┌──
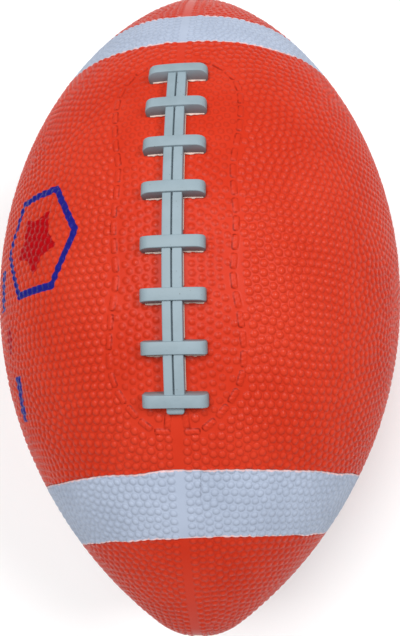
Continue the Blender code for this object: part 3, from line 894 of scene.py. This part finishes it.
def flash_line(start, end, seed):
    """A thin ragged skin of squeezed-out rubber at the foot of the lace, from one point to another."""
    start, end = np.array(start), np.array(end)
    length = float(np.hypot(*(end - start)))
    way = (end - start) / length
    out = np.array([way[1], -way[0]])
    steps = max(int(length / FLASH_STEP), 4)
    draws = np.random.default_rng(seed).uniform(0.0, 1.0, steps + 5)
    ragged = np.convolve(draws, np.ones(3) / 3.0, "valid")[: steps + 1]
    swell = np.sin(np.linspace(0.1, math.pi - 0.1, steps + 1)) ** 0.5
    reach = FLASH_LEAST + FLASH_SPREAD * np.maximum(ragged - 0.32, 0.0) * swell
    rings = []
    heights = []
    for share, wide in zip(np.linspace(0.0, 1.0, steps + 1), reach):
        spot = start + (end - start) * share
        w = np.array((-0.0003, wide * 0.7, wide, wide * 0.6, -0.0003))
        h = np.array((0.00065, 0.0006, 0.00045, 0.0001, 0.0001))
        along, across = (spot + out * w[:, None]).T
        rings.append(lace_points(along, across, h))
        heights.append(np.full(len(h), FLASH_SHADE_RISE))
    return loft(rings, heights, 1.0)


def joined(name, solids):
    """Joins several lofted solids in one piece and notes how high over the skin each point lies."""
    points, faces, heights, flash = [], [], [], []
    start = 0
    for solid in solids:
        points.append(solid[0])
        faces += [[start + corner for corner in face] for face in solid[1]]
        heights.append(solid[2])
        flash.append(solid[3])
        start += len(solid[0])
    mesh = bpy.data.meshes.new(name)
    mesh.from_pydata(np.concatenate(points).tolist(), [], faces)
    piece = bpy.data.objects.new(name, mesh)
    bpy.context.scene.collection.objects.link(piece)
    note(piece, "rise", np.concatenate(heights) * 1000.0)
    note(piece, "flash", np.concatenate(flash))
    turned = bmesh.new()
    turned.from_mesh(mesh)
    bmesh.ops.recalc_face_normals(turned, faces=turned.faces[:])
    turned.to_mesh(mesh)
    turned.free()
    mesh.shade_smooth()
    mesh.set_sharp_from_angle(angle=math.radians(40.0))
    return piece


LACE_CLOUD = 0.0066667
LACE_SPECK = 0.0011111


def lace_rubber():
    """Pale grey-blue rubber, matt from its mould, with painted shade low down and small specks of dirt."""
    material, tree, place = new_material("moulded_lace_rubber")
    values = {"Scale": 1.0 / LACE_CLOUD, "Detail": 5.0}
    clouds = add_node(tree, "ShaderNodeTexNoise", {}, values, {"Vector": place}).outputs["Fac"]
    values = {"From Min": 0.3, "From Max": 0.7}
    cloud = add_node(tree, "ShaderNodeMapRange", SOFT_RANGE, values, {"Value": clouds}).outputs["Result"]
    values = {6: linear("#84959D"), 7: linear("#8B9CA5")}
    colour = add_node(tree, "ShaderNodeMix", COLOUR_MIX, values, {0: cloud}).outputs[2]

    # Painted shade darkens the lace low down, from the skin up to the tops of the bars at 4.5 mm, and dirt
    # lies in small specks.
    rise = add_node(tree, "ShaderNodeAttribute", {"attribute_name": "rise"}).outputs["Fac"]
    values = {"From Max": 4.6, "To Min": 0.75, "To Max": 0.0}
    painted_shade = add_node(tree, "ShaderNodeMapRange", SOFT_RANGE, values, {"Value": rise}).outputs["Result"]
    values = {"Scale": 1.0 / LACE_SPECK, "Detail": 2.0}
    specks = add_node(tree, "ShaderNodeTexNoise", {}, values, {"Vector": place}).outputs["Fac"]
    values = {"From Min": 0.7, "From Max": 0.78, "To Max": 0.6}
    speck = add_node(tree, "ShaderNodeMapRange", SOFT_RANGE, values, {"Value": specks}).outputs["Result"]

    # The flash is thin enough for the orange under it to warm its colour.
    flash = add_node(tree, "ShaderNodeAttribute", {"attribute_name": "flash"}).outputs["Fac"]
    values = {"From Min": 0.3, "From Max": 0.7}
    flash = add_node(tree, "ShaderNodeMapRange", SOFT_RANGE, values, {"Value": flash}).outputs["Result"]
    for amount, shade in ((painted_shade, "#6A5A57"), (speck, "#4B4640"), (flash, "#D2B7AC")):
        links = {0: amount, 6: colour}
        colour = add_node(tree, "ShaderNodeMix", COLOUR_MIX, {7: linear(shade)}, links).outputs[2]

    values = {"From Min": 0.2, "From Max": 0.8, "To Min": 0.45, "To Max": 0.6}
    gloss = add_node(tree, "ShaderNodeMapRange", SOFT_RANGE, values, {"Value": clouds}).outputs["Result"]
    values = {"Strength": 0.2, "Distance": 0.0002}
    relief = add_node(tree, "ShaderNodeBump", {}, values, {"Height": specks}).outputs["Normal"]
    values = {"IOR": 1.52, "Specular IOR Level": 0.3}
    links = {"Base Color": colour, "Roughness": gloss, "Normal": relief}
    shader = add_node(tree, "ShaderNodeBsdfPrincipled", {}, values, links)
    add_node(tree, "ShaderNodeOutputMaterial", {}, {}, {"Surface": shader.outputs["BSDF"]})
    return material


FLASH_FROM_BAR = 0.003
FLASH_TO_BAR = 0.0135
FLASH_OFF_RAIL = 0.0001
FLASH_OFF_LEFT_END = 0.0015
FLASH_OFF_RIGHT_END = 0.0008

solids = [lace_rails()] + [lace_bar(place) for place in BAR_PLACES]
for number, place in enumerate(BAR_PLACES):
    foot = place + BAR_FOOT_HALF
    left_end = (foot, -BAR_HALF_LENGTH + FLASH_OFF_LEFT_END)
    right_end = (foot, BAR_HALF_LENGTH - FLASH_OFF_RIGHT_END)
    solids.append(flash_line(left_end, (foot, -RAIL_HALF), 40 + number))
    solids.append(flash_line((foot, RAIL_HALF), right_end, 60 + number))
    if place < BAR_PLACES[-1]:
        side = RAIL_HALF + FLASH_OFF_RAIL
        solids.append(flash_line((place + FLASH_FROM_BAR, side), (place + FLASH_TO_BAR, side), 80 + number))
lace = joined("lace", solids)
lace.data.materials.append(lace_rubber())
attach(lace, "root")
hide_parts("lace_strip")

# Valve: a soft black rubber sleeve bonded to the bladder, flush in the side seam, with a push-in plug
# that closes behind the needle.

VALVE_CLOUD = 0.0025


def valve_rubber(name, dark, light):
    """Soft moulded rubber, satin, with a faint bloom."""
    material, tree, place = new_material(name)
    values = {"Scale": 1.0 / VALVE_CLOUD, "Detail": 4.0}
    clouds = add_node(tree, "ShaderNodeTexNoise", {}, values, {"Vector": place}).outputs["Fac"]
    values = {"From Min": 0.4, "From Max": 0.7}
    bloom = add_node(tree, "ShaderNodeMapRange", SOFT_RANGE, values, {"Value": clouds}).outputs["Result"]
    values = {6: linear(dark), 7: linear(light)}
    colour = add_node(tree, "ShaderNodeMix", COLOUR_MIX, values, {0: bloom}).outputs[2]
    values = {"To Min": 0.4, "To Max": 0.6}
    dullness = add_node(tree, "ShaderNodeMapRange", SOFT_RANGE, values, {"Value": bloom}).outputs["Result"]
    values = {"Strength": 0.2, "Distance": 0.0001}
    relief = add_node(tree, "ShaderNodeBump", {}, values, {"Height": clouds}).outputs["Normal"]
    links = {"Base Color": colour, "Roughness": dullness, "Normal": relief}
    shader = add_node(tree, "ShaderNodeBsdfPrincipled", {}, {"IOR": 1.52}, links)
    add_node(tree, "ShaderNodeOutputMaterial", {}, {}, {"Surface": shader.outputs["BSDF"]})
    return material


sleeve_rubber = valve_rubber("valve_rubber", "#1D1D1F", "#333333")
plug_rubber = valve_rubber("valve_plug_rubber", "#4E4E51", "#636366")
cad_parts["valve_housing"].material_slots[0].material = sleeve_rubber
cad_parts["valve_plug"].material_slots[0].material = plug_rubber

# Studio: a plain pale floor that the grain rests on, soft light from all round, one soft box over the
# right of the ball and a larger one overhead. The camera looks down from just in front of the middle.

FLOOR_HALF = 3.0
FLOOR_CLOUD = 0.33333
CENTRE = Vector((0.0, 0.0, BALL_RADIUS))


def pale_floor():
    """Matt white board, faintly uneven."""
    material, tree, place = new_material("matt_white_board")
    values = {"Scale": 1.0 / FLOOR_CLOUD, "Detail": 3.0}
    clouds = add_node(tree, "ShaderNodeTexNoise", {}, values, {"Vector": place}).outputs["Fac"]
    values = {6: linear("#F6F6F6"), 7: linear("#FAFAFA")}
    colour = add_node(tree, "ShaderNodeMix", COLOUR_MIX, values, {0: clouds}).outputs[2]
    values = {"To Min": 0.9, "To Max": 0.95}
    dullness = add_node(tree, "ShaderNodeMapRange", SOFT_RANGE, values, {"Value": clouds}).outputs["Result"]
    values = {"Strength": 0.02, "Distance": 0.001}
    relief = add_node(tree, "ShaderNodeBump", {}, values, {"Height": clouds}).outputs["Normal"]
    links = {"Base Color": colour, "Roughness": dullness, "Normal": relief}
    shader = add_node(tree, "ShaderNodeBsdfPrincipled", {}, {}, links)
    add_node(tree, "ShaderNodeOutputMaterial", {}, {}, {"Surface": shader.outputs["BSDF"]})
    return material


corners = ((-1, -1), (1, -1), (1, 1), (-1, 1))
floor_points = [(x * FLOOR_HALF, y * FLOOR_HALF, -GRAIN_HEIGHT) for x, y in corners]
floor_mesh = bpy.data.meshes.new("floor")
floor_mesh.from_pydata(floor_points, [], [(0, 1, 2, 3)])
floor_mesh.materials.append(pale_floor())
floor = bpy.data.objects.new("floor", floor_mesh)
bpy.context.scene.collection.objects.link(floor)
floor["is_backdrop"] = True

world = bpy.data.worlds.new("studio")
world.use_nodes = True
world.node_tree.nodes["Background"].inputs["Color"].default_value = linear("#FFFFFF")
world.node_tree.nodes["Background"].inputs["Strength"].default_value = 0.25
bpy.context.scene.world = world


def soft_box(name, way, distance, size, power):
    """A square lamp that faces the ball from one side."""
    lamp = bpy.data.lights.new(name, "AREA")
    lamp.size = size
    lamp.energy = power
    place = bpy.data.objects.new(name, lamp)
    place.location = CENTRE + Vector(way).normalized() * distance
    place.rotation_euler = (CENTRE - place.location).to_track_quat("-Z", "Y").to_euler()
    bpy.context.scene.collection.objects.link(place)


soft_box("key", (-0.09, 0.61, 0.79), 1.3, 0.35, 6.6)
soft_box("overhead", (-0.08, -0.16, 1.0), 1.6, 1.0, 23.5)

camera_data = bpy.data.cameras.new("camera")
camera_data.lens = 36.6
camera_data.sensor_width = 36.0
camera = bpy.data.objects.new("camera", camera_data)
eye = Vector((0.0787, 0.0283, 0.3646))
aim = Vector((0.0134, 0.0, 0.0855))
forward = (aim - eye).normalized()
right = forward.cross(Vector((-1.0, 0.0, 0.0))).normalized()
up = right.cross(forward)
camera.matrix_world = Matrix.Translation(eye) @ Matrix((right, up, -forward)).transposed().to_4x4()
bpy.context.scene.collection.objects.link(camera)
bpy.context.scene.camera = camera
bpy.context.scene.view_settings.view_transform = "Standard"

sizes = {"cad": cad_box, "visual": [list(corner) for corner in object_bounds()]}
└──
In this exercise, copy only the lines from the opening line of the material through the line where "return loft(rings, heights, 1.0)" appears.

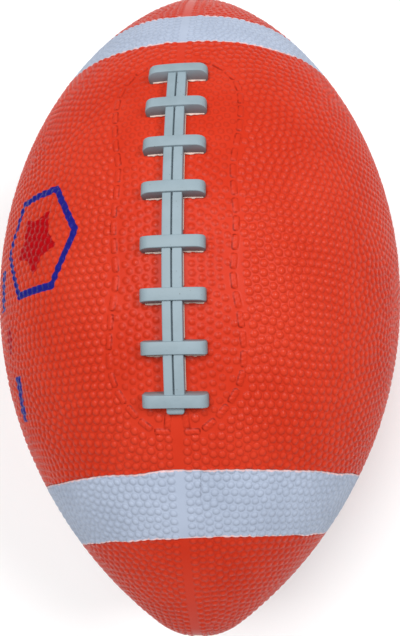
Continue the Blender code for this object: part 3, from line 894 of scene.py. This part finishes it.
def flash_line(start, end, seed):
    """A thin ragged skin of squeezed-out rubber at the foot of the lace, from one point to another."""
    start, end = np.array(start), np.array(end)
    length = float(np.hypot(*(end - start)))
    way = (end - start) / length
    out = np.array([way[1], -way[0]])
    steps = max(int(length / FLASH_STEP), 4)
    draws = np.random.default_rng(seed).uniform(0.0, 1.0, steps + 5)
    ragged = np.convolve(draws, np.ones(3) / 3.0, "valid")[: steps + 1]
    swell = np.sin(np.linspace(0.1, math.pi - 0.1, steps + 1)) ** 0.5
    reach = FLASH_LEAST + FLASH_SPREAD * np.maximum(ragged - 0.32, 0.0) * swell
    rings = []
    heights = []
    for share, wide in zip(np.linspace(0.0, 1.0, steps + 1), reach):
        spot = start + (end - start) * share
        w = np.array((-0.0003, wide * 0.7, wide, wide * 0.6, -0.0003))
        h = np.array((0.00065, 0.0006, 0.00045, 0.0001, 0.0001))
        along, across = (spot + out * w[:, None]).T
        rings.append(lace_points(along, across, h))
        heights.append(np.full(len(h), FLASH_SHADE_RISE))
    return loft(rings, heights, 1.0)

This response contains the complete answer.